Tengion basically takes some of our own cells and grows them in a culture for about seven weeks around a biodegradable mold. Once the organ is grown and implanted, the chance of the body’s rejecting it is very slim because it was grown from the body’s own cells. Transplant rejection is one of the main problems with organ transplants today; for example, if you are getting a heart transplant, the donor heart must be matched as closely as possible to your particular tissue type so that your body doesn’t reject it, which in many cases it still does. Universities all over the world are working on tissue engineering and regenerative medicine, and some are making tremendous progress. If you remember, in early 2008, researchers at the University of Minnesota made headlines across the planet by growing an entire rat heart from scratch. These researchers took a dead rat heart and removed the cells, leaving behind a “scaffold” (temporary structure). This scaffold was then injected with new cells, which aided their own growth around the scaffold and resulted in a fully functional heart. This process is a bit different than the 3D printing technology, but still quite distinctive and groundbreaking.

The future of medicine will also coincide with the future of computing systems. For decades researchers have been trying, without much luck, to find ways to restore motion to patients who are paralyzed. Toyota recently designed a wheelchair connected to an electrode-filled helmet that a paralyzed person can operate with their brain alone. Although this technology is amazing in itself, it still doesn’t allow the person to get up out of the wheelchair, which is what they really want. In the future, however, a computer chip embedded in the body will connect the brain directly to an arm or a leg (bypassing the damaged or injured spinal cord), allowing the person to operate their limbs just as a healthy individual does. Just a few years ago, a neural implant was successfully “installed” into a 25-year-old man with a knife wound that had rendered him paralyzed. He eventually learned to move a cursor to perform remedial tasks on a computer and also to operate a robotic arm and hand. These technologies, too, are still in their infancy, but imagine what they will look like in 20 or 30 years. Paralyzed patients may be able to move their limbs again—a possibility once thought to be only a dream.

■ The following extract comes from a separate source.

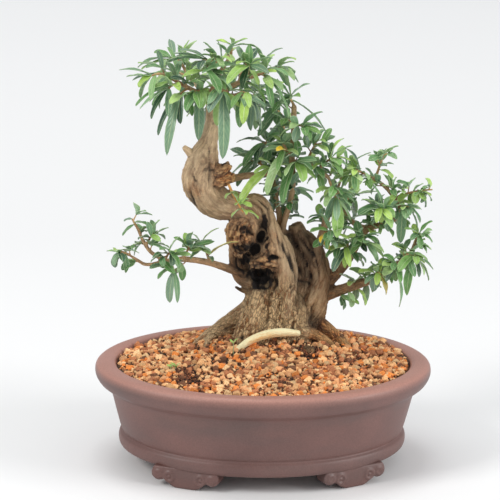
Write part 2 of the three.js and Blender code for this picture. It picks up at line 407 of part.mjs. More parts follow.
function soil(holes) {
  const length = 2 * POT.halfLength;
  const width = length * POT.squash;
  const cells = [length, width].map((span) => Math.round(span / GRAIN.cell));
  const block = new THREE.BoxGeometry(length, width, 2, ...cells, 1);
  const place = block.attributes.position;
  for (let i = 0; i < place.count; i++) {
    const x = place.getX(i);
    const y = place.getY(i);
    const shift = Math.abs(x) < length / 2 - 1 && Math.abs(y) < width / 2 - 1 ? GRAIN.shift : 0;
    if (place.getZ(i) > 0) {
      const u = x + shift * roughness(x, y);
      const v = y + shift * roughness(y, x);
      place.setXYZ(i, u, v, mound(u, v) + GRAIN.rise * roughness(x + 3, y));
    } else {
      place.setZ(i, 0);
    }
  }
  const r = POT.halfLength - GAP;
  const low = FLOOR_TOP + GAP;
  const filling = oval([
    [0, low], [r - 36, low], [r - 26, 31 + GAP], [r - 15.8, 74.5], [r - 15.8, SOIL.top], [0, SOIL.top],
  ]);
  const recess = SCREEN.size + 2 * GAP;
  const slot = solid(new THREE.BoxGeometry(recess, recess, 2 * (SCREEN.thickness + 2 * GAP)));
  const pockets = [-DRAIN.x, DRAIN.x].map((x) => slot.translate(x, 0, FLOOR_TOP));
  const body = solid(block).intersect(filling);
  return [...pockets, ...holes].reduce((left, hole) => left.subtract(hole), body);
}

// A leaf's arched middle surface: t runs from root to tip and across from edge to edge.
function leafSurface({ root, tip, width, bend, roll }) {
  const along = tip.clone().sub(root);
  const length = along.length();
  along.normalize();
  const level = new THREE.Vector3().crossVectors(along, UP);
  if (level.length() < 0.02) level.set(1, 0, 0);
  level.normalize();
  const face = new THREE.Vector3().crossVectors(level, along);
  const side = level.clone().multiplyScalar(Math.cos(roll)).addScaledVector(face, Math.sin(roll));
  const normal = face.clone().multiplyScalar(Math.cos(roll)).addScaledVector(level, -Math.sin(roll));
  const radius = length / (2 * Math.sin(bend / 2));
  return (t, across, above = 0) => {
    const angle = bend * (t - 0.5);
    const half = 0.5 * width * Math.sin(Math.PI * t ** 1.1) ** 0.75; // widest a little before the middle
    const height = radius * (Math.cos(angle) - Math.cos(bend / 2));
    const lift = above + BLADE.rise * half * Math.abs(across);
    return root.clone()
      .addScaledVector(along, length / 2 + radius * Math.sin(angle) + lift * Math.sin(angle))
      .addScaledVector(normal, height + lift * Math.cos(angle))
      .addScaledVector(side, half * across);
  };
}

// One blade: two edges and a midrib below them, pointed at both ends.
function blade(leaf) {
  const surface = leafSurface(leaf);
  const corners = [[-1, 0], [0, -BLADE.thickness], [1, 0], [-1, 0]];
  const form = new THREE.SphereGeometry(1, corners.length - 1, BLADE.stations.length - 1);
  const place = form.attributes.position;
  for (let i = 0; i < place.count; i++) {
    const t = BLADE.stations[Math.floor(i / corners.length)];
    const [across, above] = t % 1 ? corners[i % corners.length] : [0, 0];
    const spot = surface(t, across, above);
    place.setXYZ(i, spot.x, spot.y, spot.z);
  }
  return solid(form);
}

// The wood as a row of balls [x, y, z, radius], to keep leaves clear of it.
function woodBalls() {
  return WOOD.flatMap(({ rows }) => {
    const between = rows.slice(1).flatMap((next, i) =>
      [0, 0.25, 0.5, 0.75].map((share) => rows[i].map((value, n) => mix(value, next[n], share))));
    return [...between, rows[rows.length - 1]];
  });
}

// The twig of a shoot: its curve, and where the bough's stub ends and the shoot's own node begins.
function twigOf(shoot, balls) {
  const from = point(shoot.from);
  const to = point(shoot.to);
  const via = from.clone().add(to).multiplyScalar(0.5).addScaledVector(UP, shoot.bow);
  const path = new THREE.QuadraticBezierCurve3(from, via, to);
  const gap = (ball) => point(ball).distanceTo(from);
  const bough = balls.reduce((best, ball) => (gap(ball) < gap(best) ? ball : best));
  const length = from.distanceTo(to);
  const start = (bough[3] + TWIG.stub) / length;
  const joints = [0, start, (start + 1) / 2, 1];
  const spot = (t) => {
    const k = joints.findIndex((joint, n) => n > 0 && t <= joint);
    const share = (t - joints[k - 1]) / (joints[k] - joints[k - 1]);
    return path.getPoint(joints[k - 1]).lerp(path.getPoint(joints[k]), share);
  };
  return { path, spot, length, start };
}

// A leaf grows from inside its twig.
function sunk(root, tip) {
  return root.clone().addScaledVector(tip.clone().sub(root).normalize(), -TWIG.sink);
}

// The solid of a twig between two places along it.
function stretch(twig, first, last, parts) {
  const rows = Array.from({ length: parts + 1 }, (_, k) => {
    const t = mix(first, last, k / parts);
    const spot = twig.spot(t);
    return [spot.x, spot.y, spot.z, mix(TWIG.root, TWIG.tip, t)];
  });
  return limb({ rows, sides: TWIG.sides });
}

// Places on a leaf, in steps k from its root to its tip, that are kept clear of all else.
function samples(leaf) {
  const surface = leafSurface(leaf);
  const row = (k) => [-1, 0, 1].map((across) => ({ spot: surface(k / 6, across), k }));
  return [1, 2, 3, 4, 5, 6].flatMap(row);
}

function outside({ x, y, z }) {
  return Math.abs(x) > REACH.x || Math.abs(y) > REACH.y || z > REACH.z || z < REACH.low;
}

// Whether a leaf at these places would touch the wood, a twig or a leaf that is there already.
function blocked(spots, owner, balls, taken) {
  return spots.some(({ spot, k }) => {
    if (outside(spot)) return true;
    const inWood = ([x, y, z, radius, of]) =>
      of !== owner && Math.hypot(spot.x - x, spot.y - y, spot.z - z) < radius + CLEAR.wood;
    if (balls.some(inWood)) return true;
    return taken.some((other) => {
      const same = other.owner === owner;
      if (same && (k < 2 || other.k < 2)) return false;
      return other.spot.distanceTo(spot) < (same ? CLEAR.sameShoot : CLEAR.leaf);
    });
  });
}

// The first of a leaf's places that is free, or none.
function settle(places, owner, balls, taken) {
  for (const leaf of places) {
    const spots = samples(leaf);
    if (!blocked(spots, owner, balls, taken)) {
      spots.forEach((sample) => taken.push({ ...sample, owner }));
      return [leaf];
    }
  }
  return [];
}

// A leaf that was given its tip may shift a little in depth.
function ownPlaces([t, x, y, z, width], twig) {
  const root = twig.spot(THREE.MathUtils.clamp(t, twig.start + 1.4 / twig.length, TWIG.last));
  const shifts = [[0, 0], [-3, 0], [3, 0], [-6, 1], [6, 1], [-9, 2], [9, 2], [-12, 3], [12, 3]];
  return shifts.map(([dy, dz]) => {
    const tip = new THREE.Vector3(x, y + dy, z + dz);
    return { root: sunk(root, tip), tip, width, bend: LEAF.bend, roll: LEAF.roll };
  });
}

// Opposite leaves along the twig and a pair at its end, turned round the twig where a place is taken.
function pairPlaces(shoot, twig, k, hand, random) {
  const last = k === shoot.pairs;
  const first = Math.max(PAIRS.first, twig.start + 0.1);
  const t = last ? TWIG.last : mix(first, TWIG.last, (k + 0.5) / shoot.pairs);
  const [size, spread, turn, droop, tilt] = [random(), random(), random(), random(), random()];
  const ahead = twig.path.getTangent(t);
  const level = new THREE.Vector3().crossVectors(ahead, UP).normalize();
  const face = new THREE.Vector3().crossVectors(level, ahead);
  const root = twig.spot(t);
  return Array.from({ length: CLEAR.tries }, (_, n) => {
    const angle = (k % 2 ? 1.2 : 0.2) + turn - 0.5 + (n % 2 ? PAIRS.turn : -PAIRS.turn) * Math.ceil(n / 2);
    const open = (last ? PAIRS.openLast : PAIRS.open) + PAIRS.opening * spread;
    const out = hand * Math.sin(open);
    const way = ahead.clone().multiplyScalar(Math.cos(open))
      .addScaledVector(level, out * Math.cos(angle))
      .addScaledVector(face, out * Math.sin(angle));
    way.z -= shoot.sag * (0.5 + 0.6 * droop);
    const length = shoot.leaf * (0.8 + 0.4 * size) * (1 - PAIRS.shorter * n);
    const tip = root.clone().addScaledVector(way.normalize(), length);
    const width = (LEAF.narrow + LEAF.slim * length) * (0.85 + 0.3 * spread);
    return { root: sunk(root, tip), tip, width, bend: 0.3 + 0.8 * droop, roll: 1.2 * (tilt - 0.5) };
  });
}

// All shoots with their twigs and leaves: first the leaves with tips of their own, then the pairs.
function growShoots() {
  const balls = woodBalls();
  const shoots = SHOOTS.map((shoot) => ({ ...shoot, twig: twigOf(shoot, balls), leaves: [] }));
  shoots.forEach(({ twig }, owner) => {
    for (let k = 0; k <= 8; k++) {
      const spot = twig.path.getPoint(k / 8);
      balls.push([spot.x, spot.y, spot.z, TWIG.root, owner]);
    }
  });
  const taken = [];
  shoots.forEach(({ own = [], twig, leaves }, owner) => {
    own.forEach((leaf) => leaves.push(...settle(ownPlaces(leaf, twig), owner, balls, taken)));
  });
  shoots.filter((shoot) => shoot.pairs > 0).forEach((shoot) => {
    const owner = shoots.indexOf(shoot);
    const random = draws(owner + 11);
    for (let k = 0; k <= shoot.pairs; k++) {
      for (const hand of [1, -1]) {
        const places = pairPlaces(shoot, shoot.twig, k, hand, random);
        shoot.leaves.push(...settle(places, owner, balls, taken));
      }
    }
  });
  return shoots;
}

const shoots = growShoots();
const stubs = shoots.map(({ twig }) => stretch(twig, 0, twig.start, 1));
const solidWood = join(WOOD.map((part) => limb(part)));
const trunk = HOLLOWS.map(ellipsoid).reduce((body, hollow) => body.subtract(hollow), solidWood);
const rootHoles = WOOD.filter((part) => part.buried).map((part) => limb(part, GAP + 0.2));

const bonsai = new THREE.Group();
bonsai.add(piece('pot', pot(), COLOUR.pot, 0.55));
bonsai.add(piece('drain_screen_left', screen(-DRAIN.x), COLOUR.screen, 0.6));
bonsai.add(piece('drain_screen_right', screen(DRAIN.x), COLOUR.screen, 0.6));
bonsai.add(piece('soil', soil(rootHoles), COLOUR.soil, 0.95));
bonsai.add(piece('trunk', join([trunk, ...stubs]), COLOUR.wood, 0.85));
for (const { name, twig, leaves } of shoots) {
  const young = stretch(twig, twig.start + GAP / twig.length, 1, 2);
  bonsai.add(piece(name, join([young, ...leaves.map(blade)]), COLOUR.leaf, 0.45));
}

export default bonsai;
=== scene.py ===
import math

import bpy
import numpy as np
from mathutils import Matrix, Vector, noise


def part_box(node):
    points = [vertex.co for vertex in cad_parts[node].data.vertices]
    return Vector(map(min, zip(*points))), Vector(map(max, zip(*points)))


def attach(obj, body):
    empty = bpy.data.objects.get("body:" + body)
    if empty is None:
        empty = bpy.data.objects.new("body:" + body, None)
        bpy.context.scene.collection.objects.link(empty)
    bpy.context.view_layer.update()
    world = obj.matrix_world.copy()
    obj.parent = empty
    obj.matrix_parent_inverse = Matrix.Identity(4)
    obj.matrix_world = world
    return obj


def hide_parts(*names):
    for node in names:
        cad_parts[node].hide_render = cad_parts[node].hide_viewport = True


# A pomegranate bonsai in its oval clay pot. Lists of places are in millimetres, Blender works in metres.
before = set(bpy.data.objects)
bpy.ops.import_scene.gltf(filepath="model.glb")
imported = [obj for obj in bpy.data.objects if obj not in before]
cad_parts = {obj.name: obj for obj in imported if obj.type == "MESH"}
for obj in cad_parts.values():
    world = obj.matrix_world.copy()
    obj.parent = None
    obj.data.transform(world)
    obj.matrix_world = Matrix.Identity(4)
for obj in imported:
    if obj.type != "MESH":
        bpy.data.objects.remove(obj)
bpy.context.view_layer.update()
mm = 0.001
print("frame loaded,", len(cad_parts), "nodes")


def deselect():
    if bpy.context.object and bpy.context.object.mode != "OBJECT":
        bpy.ops.object.mode_set(mode="OBJECT")
    bpy.ops.object.select_all(action="DESELECT")


# Adds an object with one of Blender's own commands and gives it back.
def add(command, **settings):
    deselect()
    command(**settings)
    return bpy.context.object


def choose(*pieces):
    deselect()
    for piece in pieces:
        piece.select_set(True)
    bpy.context.view_layer.objects.active = pieces[0]
    return pieces[0]


def joinAll(name, pieces):
    piece = choose(*pieces)
    if len(pieces) > 1:
        bpy.ops.object.join()
    piece.name = name
    piece.data.name = name
    return piece


def settleInMesh(piece):
    choose(piece)
    bpy.ops.object.transform_apply(location=True, rotation=True, scale=True)
    return piece


def addModifier(piece, kind, **values):
    modifier = piece.modifiers.new(kind.lower(), kind)
    for key, value in values.items():
        setattr(modifier, key, value)
    choose(piece)
    bpy.ops.object.modifier_apply(modifier=modifier.name)
    return piece


def smoothShade(piece, degrees):
    choose(piece)
    bpy.ops.object.shade_smooth_by_angle(angle=math.radians(degrees))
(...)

The idea of limb regeneration is not a new one by any means. Amphibians such as the salamander regenerate their limbs over and over throughout their lives. At times, they will get in a fight and lose part of a limb or part of their tail. Cells immediately begin moving to the affected area, working their magic, and before they know it, a new limb has replaced the missing one as if nothing happened at all. Scientists are paying close attention to this ability with hopes of making it one day possible for humans to regenerate missing parts. The military also has their own agenda and are very interested in the research behind regenerative medicine. In 2008, the Defense Department established an institute called the Armed Forces Institute of Regenerative Medicine, with a budget of $250 million over a 5-year period and the goal of developing various treatment options for servicemen and women who have been severely injured during their wartime service.

Amazing discoveries in various disciplines of medicine are happening every single day, with new papers and ideas being published weekly. The advancements in the past decade alone are absolutely astounding, and things are only moving forward. Of course, certain ethical issues have arisen around the growing of human organs in the laboratory, but I wouldn’t be surprised to see these technologies perfected and implemented in the next 10 to 20 years. The Human Body Shop may be well on its way to a wing of your local hospital—but don’t hold your breath in the meantime, as the organ donor waiting list will likely stick around until then.